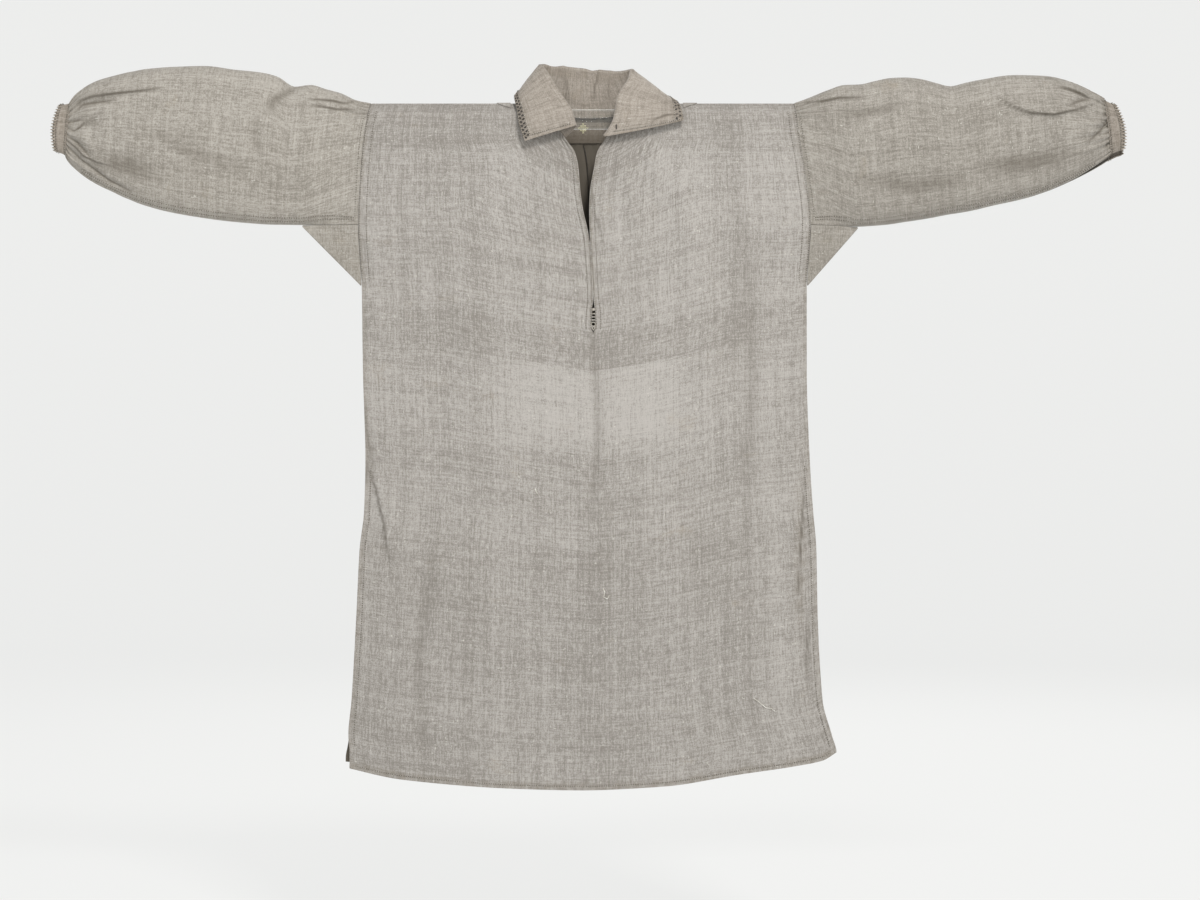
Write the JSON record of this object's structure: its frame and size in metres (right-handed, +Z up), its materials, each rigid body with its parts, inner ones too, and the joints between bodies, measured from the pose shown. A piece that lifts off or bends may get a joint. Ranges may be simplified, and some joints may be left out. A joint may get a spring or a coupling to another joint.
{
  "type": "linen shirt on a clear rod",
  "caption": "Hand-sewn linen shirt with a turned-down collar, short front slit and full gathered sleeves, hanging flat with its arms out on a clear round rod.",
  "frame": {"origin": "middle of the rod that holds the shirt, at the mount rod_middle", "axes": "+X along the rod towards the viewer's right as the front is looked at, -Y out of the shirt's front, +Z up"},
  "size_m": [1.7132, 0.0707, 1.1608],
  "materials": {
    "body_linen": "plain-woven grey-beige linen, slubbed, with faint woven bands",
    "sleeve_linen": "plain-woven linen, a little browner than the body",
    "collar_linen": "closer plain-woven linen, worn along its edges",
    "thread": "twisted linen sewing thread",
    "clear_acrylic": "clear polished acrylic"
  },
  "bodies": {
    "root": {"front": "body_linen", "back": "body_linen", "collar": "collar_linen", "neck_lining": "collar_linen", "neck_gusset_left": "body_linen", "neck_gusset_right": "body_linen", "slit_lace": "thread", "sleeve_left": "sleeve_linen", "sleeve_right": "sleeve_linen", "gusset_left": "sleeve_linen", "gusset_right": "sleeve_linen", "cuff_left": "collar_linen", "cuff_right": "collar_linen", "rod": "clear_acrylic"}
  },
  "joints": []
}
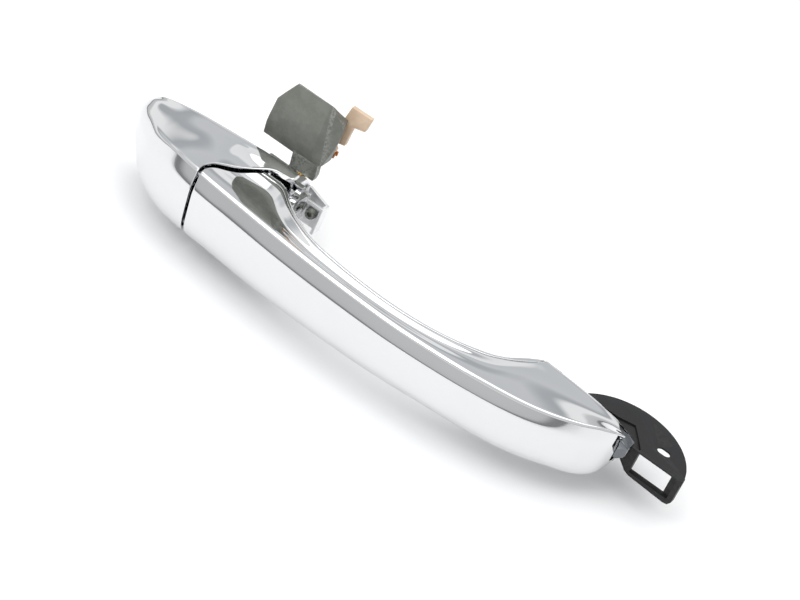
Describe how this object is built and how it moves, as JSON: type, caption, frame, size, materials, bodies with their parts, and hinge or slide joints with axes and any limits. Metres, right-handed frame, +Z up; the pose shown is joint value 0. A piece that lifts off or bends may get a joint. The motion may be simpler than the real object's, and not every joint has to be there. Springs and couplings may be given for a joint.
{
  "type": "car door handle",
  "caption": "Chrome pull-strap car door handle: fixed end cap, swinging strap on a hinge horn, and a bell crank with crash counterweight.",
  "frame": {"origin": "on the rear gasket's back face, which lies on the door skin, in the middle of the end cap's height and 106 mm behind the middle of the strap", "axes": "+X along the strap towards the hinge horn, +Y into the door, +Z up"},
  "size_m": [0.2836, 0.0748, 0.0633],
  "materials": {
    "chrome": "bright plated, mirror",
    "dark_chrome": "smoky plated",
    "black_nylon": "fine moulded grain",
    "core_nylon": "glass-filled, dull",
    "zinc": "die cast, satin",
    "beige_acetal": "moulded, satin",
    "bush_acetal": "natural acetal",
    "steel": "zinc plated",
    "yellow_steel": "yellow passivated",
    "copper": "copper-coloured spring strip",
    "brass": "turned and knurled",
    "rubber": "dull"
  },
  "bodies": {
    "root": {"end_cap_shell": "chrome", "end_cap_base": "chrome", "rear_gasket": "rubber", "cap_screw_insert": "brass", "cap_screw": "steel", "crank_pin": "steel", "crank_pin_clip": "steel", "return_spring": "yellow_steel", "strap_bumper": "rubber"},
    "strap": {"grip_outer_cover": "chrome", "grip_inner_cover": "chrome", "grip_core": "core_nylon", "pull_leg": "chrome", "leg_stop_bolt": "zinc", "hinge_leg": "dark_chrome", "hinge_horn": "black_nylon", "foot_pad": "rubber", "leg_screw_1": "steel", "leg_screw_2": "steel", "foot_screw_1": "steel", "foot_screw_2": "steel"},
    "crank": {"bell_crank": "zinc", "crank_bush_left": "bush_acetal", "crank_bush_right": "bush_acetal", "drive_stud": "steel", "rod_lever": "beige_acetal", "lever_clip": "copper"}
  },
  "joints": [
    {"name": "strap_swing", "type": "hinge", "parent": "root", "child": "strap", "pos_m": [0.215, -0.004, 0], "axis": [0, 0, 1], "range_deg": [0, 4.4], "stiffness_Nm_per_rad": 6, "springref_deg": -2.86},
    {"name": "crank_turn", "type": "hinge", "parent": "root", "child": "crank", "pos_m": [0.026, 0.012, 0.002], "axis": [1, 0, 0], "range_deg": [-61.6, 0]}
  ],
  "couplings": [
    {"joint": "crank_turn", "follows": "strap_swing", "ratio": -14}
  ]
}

### TO DO
Print the listing above in full, exactly as it is.

### RESPONSE
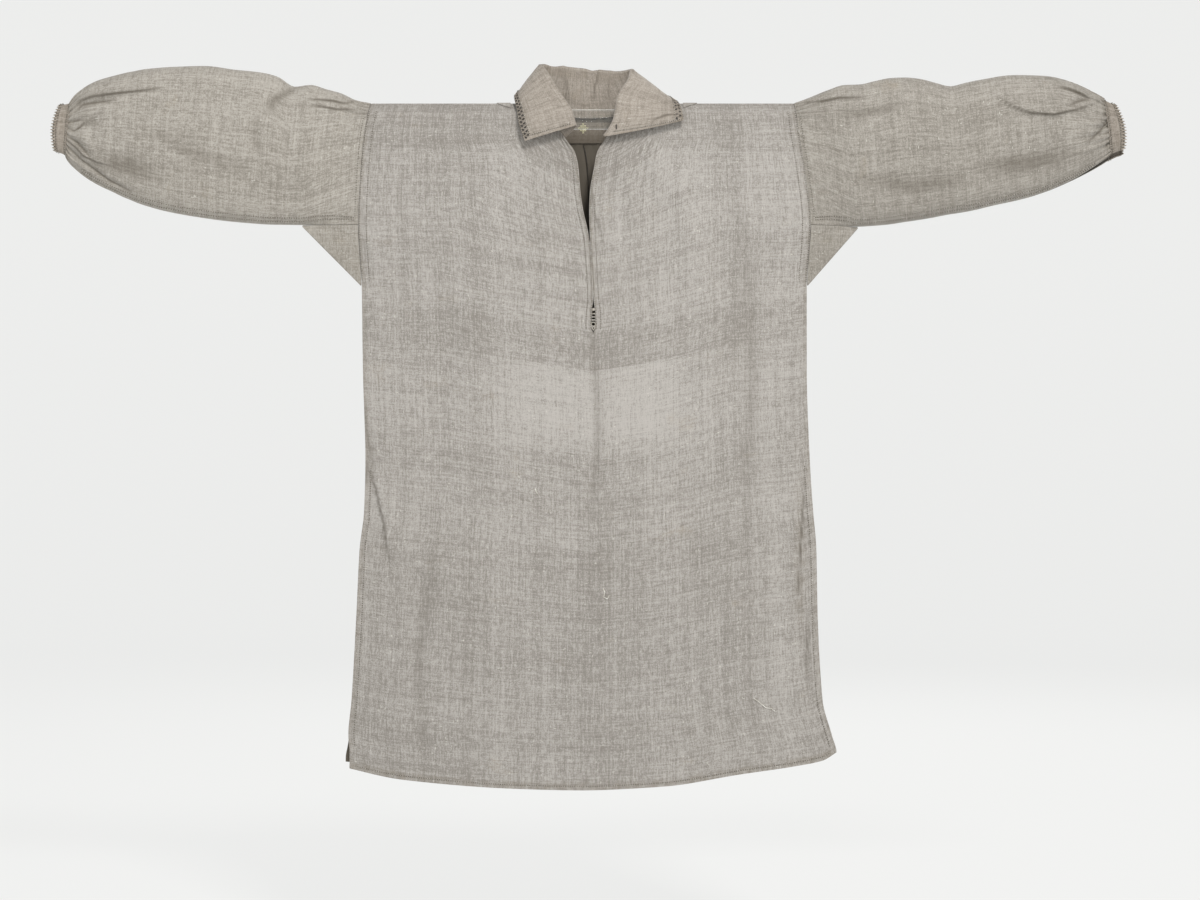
Write the JSON record of this object's structure: its frame and size in metres (right-handed, +Z up), its materials, each rigid body with its parts, inner ones too, and the joints between bodies, measured from the pose shown. A piece that lifts off or bends may get a joint. Ranges may be simplified, and some joints may be left out. A joint may get a spring or a coupling to another joint.
{
  "type": "linen shirt on a clear rod",
  "caption": "Hand-sewn linen shirt with a turned-down collar, short front slit and full gathered sleeves, hanging flat with its arms out on a clear round rod.",
  "frame": {"origin": "middle of the rod that holds the shirt, at the mount rod_middle", "axes": "+X along the rod towards the viewer's right as the front is looked at, -Y out of the shirt's front, +Z up"},
  "size_m": [1.7132, 0.0707, 1.1608],
  "materials": {
    "body_linen": "plain-woven grey-beige linen, slubbed, with faint woven bands",
    "sleeve_linen": "plain-woven linen, a little browner than the body",
    "collar_linen": "closer plain-woven linen, worn along its edges",
    "thread": "twisted linen sewing thread",
    "clear_acrylic": "clear polished acrylic"
  },
  "bodies": {
    "root": {"front": "body_linen", "back": "body_linen", "collar": "collar_linen", "neck_lining": "collar_linen", "neck_gusset_left": "body_linen", "neck_gusset_right": "body_linen", "slit_lace": "thread", "sleeve_left": "sleeve_linen", "sleeve_right": "sleeve_linen", "gusset_left": "sleeve_linen", "gusset_right": "sleeve_linen", "cuff_left": "collar_linen", "cuff_right": "collar_linen", "rod": "clear_acrylic"}
  },
  "joints": []
}
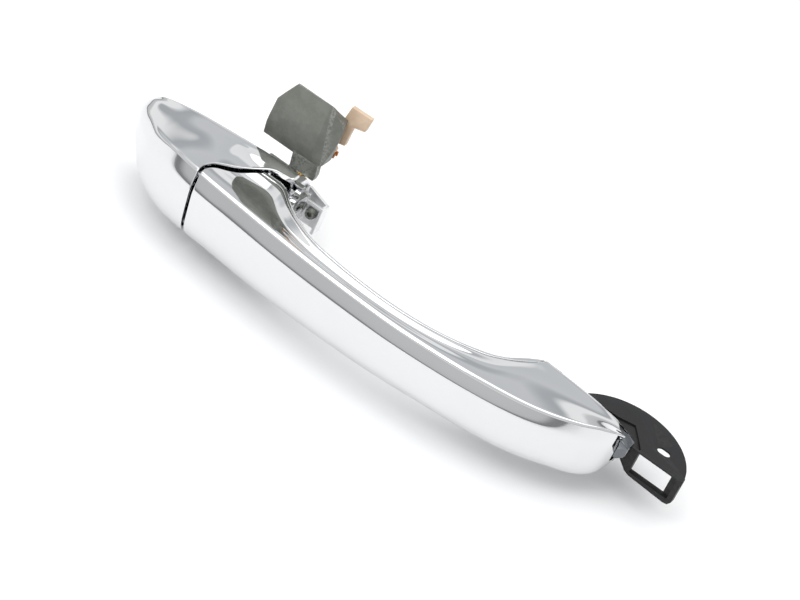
Describe how this object is built and how it moves, as JSON: type, caption, frame, size, materials, bodies with their parts, and hinge or slide joints with axes and any limits. Metres, right-handed frame, +Z up; the pose shown is joint value 0. A piece that lifts off or bends may get a joint. The motion may be simpler than the real object's, and not every joint has to be there. Springs and couplings may be given for a joint.
{
  "type": "car door handle",
  "caption": "Chrome pull-strap car door handle: fixed end cap, swinging strap on a hinge horn, and a bell crank with crash counterweight.",
  "frame": {"origin": "on the rear gasket's back face, which lies on the door skin, in the middle of the end cap's height and 106 mm behind the middle of the strap", "axes": "+X along the strap towards the hinge horn, +Y into the door, +Z up"},
  "size_m": [0.2836, 0.0748, 0.0633],
  "materials": {
    "chrome": "bright plated, mirror",
    "dark_chrome": "smoky plated",
    "black_nylon": "fine moulded grain",
    "core_nylon": "glass-filled, dull",
    "zinc": "die cast, satin",
    "beige_acetal": "moulded, satin",
    "bush_acetal": "natural acetal",
    "steel": "zinc plated",
    "yellow_steel": "yellow passivated",
    "copper": "copper-coloured spring strip",
    "brass": "turned and knurled",
    "rubber": "dull"
  },
  "bodies": {
    "root": {"end_cap_shell": "chrome", "end_cap_base": "chrome", "rear_gasket": "rubber", "cap_screw_insert": "brass", "cap_screw": "steel", "crank_pin": "steel", "crank_pin_clip": "steel", "return_spring": "yellow_steel", "strap_bumper": "rubber"},
    "strap": {"grip_outer_cover": "chrome", "grip_inner_cover": "chrome", "grip_core": "core_nylon", "pull_leg": "chrome", "leg_stop_bolt": "zinc", "hinge_leg": "dark_chrome", "hinge_horn": "black_nylon", "foot_pad": "rubber", "leg_screw_1": "steel", "leg_screw_2": "steel", "foot_screw_1": "steel", "foot_screw_2": "steel"},
    "crank": {"bell_crank": "zinc", "crank_bush_left": "bush_acetal", "crank_bush_right": "bush_acetal", "drive_stud": "steel", "rod_lever": "beige_acetal", "lever_clip": "copper"}
  },
  "joints": [
    {"name": "strap_swing", "type": "hinge", "parent": "root", "child": "strap", "pos_m": [0.215, -0.004, 0], "axis": [0, 0, 1], "range_deg": [0, 4.4], "stiffness_Nm_per_rad": 6, "springref_deg": -2.86},
    {"name": "crank_turn", "type": "hinge", "parent": "root", "child": "crank", "pos_m": [0.026, 0.012, 0.002], "axis": [1, 0, 0], "range_deg": [-61.6, 0]}
  ],
  "couplings": [
    {"joint": "crank_turn", "follows": "strap_swing", "ratio": -14}
  ]
}